- [WHAT YOU HAVE TO DO]: Start at the line that has "cad_parts[node].hide_render = cad_parts[node].hide_viewport" and stop at the line that has "bpy.data.objects.remove(obj)". Print those lines and all lines between them exactly, and nothing more.

- [GIVEN DATA]:
────────────────────────────────────────

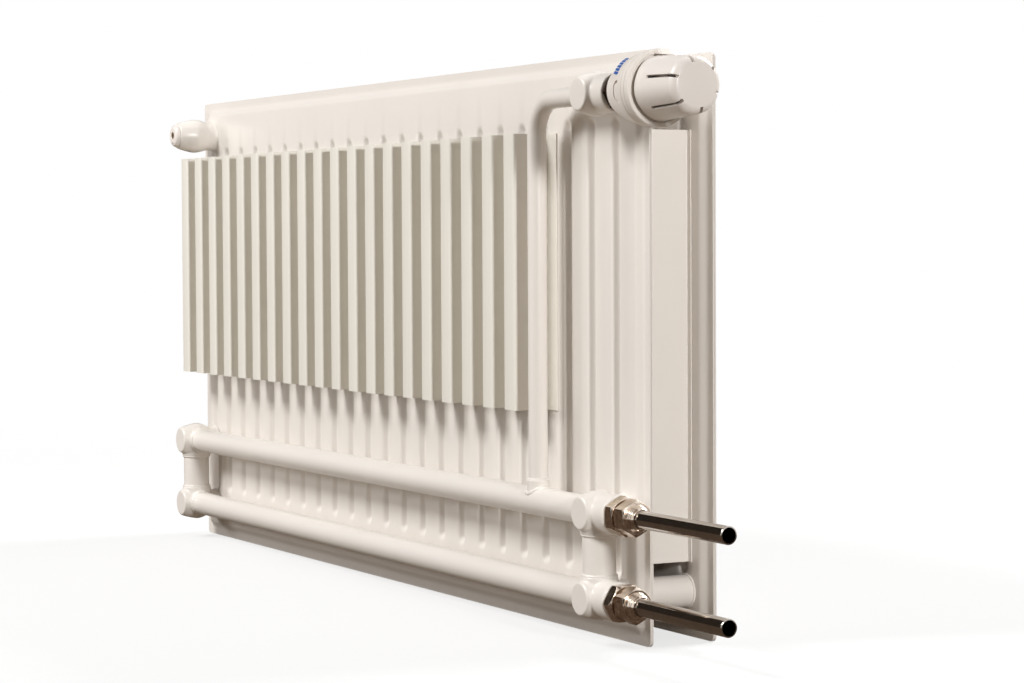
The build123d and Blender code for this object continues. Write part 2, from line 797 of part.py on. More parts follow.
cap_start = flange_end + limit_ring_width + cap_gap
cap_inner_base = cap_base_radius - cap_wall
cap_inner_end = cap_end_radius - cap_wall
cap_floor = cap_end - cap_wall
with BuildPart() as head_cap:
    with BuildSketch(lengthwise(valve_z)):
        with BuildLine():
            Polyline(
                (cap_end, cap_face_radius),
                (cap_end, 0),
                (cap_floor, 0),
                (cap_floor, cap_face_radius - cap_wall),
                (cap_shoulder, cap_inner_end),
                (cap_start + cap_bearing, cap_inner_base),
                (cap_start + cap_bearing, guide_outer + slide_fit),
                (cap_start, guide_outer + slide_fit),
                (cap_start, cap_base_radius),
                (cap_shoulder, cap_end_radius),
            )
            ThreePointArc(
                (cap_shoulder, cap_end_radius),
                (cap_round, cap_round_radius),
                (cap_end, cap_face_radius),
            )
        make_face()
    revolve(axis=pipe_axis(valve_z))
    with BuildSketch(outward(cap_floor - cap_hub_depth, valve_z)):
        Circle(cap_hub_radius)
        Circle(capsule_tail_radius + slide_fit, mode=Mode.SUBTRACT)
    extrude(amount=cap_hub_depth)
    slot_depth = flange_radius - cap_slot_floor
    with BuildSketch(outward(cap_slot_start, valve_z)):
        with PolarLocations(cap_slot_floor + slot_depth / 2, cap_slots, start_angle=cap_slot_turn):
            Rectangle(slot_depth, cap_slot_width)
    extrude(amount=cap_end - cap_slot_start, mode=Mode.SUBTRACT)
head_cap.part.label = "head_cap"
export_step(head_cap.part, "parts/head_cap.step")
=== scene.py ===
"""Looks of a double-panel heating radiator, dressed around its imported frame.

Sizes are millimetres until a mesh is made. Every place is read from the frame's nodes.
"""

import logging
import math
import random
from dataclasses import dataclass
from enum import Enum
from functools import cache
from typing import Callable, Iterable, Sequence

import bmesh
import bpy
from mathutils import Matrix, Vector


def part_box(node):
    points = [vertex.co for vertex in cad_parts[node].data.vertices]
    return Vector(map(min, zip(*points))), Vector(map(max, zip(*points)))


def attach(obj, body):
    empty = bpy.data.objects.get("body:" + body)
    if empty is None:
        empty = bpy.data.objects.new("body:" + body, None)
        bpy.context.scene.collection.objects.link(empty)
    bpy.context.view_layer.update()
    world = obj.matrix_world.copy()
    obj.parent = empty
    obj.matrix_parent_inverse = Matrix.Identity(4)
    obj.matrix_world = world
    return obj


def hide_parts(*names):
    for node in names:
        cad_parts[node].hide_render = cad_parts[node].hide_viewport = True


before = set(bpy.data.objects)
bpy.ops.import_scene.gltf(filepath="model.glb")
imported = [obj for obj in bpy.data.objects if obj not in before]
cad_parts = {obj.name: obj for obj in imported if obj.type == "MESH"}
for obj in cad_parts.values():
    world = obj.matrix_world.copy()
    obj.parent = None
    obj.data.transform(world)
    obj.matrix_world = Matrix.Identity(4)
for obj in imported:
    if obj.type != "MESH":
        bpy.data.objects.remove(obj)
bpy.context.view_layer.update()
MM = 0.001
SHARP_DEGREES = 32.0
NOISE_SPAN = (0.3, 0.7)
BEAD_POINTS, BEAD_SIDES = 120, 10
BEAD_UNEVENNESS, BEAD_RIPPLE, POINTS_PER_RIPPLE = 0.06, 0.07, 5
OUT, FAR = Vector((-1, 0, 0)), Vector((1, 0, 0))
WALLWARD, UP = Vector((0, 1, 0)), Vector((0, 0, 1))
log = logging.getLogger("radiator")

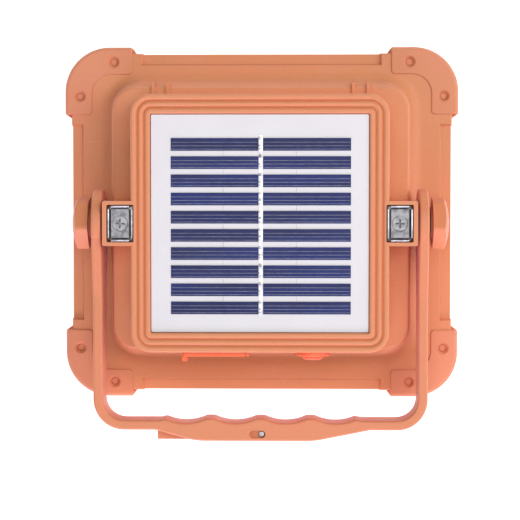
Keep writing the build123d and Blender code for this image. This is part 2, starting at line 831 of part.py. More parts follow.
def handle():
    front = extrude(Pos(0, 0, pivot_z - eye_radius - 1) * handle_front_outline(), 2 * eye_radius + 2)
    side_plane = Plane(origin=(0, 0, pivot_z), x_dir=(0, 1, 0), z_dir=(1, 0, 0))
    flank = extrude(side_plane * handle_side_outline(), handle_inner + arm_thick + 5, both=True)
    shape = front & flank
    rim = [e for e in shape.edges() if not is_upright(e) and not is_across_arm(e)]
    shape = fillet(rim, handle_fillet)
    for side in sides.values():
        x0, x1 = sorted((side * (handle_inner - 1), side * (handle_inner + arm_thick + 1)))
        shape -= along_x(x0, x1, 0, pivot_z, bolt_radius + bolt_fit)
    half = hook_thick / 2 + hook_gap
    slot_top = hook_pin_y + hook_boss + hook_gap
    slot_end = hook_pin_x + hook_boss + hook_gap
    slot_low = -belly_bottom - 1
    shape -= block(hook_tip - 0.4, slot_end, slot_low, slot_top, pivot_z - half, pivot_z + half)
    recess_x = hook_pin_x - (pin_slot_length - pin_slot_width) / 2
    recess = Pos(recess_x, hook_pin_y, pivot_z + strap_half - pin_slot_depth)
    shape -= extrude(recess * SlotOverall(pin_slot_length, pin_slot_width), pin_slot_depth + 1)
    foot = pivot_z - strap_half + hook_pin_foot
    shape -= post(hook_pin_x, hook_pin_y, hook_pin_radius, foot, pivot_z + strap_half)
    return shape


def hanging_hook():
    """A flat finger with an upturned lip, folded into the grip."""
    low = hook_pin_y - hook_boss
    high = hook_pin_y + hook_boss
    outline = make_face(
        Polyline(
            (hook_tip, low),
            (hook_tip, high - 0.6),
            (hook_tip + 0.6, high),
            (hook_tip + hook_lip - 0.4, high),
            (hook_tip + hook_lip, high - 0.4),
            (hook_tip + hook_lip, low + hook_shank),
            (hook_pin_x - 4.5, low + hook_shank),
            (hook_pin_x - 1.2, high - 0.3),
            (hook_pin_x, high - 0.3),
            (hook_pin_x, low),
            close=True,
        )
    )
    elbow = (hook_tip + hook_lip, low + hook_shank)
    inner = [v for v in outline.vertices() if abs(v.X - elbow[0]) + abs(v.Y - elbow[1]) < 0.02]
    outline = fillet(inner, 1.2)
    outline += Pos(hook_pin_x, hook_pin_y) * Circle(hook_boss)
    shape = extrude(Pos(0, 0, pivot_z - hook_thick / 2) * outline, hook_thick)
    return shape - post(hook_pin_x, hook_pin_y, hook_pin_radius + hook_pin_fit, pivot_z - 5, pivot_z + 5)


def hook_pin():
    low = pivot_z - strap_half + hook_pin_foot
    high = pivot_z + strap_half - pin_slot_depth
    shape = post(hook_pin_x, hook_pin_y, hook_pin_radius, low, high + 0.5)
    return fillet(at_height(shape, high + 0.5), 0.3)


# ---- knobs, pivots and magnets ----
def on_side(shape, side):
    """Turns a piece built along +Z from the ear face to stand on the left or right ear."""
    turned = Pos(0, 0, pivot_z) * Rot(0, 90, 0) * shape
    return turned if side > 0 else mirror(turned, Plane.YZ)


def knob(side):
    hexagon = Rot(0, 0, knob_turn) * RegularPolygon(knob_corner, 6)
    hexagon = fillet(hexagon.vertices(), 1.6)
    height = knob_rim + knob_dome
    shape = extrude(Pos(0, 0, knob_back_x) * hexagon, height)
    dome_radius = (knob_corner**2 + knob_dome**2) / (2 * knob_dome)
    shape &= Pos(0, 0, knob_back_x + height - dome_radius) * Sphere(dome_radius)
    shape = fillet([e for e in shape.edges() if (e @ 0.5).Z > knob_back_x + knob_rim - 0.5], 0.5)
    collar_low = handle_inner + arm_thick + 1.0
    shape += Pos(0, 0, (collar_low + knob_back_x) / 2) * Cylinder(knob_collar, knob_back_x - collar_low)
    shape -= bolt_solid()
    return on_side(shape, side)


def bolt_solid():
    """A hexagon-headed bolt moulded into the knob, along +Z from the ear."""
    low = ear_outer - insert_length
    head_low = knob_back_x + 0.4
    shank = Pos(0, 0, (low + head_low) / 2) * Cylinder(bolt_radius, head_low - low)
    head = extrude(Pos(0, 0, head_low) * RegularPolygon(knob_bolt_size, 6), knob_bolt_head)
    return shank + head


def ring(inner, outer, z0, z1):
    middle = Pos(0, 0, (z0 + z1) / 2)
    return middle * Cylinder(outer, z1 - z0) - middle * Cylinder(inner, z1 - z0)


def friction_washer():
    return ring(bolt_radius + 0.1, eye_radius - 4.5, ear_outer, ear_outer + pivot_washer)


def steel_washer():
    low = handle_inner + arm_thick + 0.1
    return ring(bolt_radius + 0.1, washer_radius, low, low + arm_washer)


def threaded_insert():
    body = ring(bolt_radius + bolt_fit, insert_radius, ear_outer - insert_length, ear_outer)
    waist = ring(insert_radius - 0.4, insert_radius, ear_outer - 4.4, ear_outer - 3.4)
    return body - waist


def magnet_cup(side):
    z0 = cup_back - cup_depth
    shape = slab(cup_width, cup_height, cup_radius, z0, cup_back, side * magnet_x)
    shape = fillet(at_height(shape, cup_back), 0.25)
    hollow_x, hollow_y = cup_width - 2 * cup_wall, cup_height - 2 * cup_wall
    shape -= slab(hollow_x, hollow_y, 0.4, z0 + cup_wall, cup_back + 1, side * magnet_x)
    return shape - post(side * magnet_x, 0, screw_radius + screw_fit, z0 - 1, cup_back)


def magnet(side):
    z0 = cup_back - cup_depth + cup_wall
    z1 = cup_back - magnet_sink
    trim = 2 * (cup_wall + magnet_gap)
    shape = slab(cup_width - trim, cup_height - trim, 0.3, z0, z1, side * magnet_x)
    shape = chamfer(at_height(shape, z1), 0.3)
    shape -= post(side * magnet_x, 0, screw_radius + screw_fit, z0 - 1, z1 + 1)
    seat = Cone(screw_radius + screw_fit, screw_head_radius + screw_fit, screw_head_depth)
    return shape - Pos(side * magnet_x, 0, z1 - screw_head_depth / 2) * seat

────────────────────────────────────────

- [EXERCISE SOLUTION]:
        cad_parts[node].hide_render = cad_parts[node].hide_viewport = True


before = set(bpy.data.objects)
bpy.ops.import_scene.gltf(filepath="model.glb")
imported = [obj for obj in bpy.data.objects if obj not in before]
cad_parts = {obj.name: obj for obj in imported if obj.type == "MESH"}
for obj in cad_parts.values():
    world = obj.matrix_world.copy()
    obj.parent = None
    obj.data.transform(world)
    obj.matrix_world = Matrix.Identity(4)
for obj in imported:
    if obj.type != "MESH":
        bpy.data.objects.remove(obj)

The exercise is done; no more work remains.